Wilson's novel came to the screen in 1985 with the title Space Vampires replaced by the less descriptive Lifeforce. Directed by Tobe Hooper of The Texas Chainsaw Massacre fame, it starred Steve Railsback as an American astronaut and features Patrick Stewart in a minor role. The vampire metaphor is explicitly stated in the movie and, in fact, earlier visits by the Rigelians are credited with having given rise to the legend. The female Rigelian escapes military custody after sucking the life out of a hapless attendant, using the resultant lifeforce as a weapon. She disappears into London.
The chase follows, with Railsback particularly sensitive to the Rigelian thought patterns. The authorities discover that the bodies are just shells, that the Rigelians can move from one body to another, therefore complicating human efforts to track down their alien foes.

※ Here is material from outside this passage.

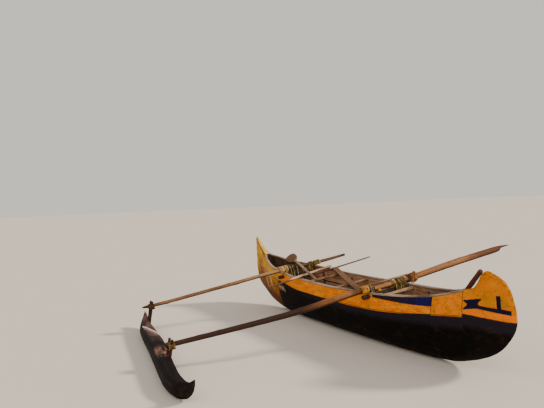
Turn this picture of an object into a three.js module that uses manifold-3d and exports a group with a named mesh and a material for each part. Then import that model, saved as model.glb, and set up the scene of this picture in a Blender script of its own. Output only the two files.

Two of the aliens are at large, one male and one female, and it is crucial to destroy at least one of them before they can get together and mate. Meanwhile, the invaders use their powers to set up a psychic power drain as more and more of the city's inhabitants succumb to their influence and become ravening zombies. Despite all the chaos, the protagonist saves the day, impaling the invader with a metallic stake and fulfilling the vampire metaphor.
The film is filled with striking visuals, and the individual performances are all admirable, but at times the chaos seems to have spread to the screenplay, making it difficult to follow the progression from one scene to the next. The viewer is left to wonder how the Rigelians would have reached the surface of the Earth had they not luckily been discovered by the human spaceship. A significant variation from the book is that, in the former, the evil Rigelians were defeated in part by the intercession of their own race, which does not happen in the motive version. The novel ends with an optimistic view of human destiny. The movie ends with merely a sense of relief.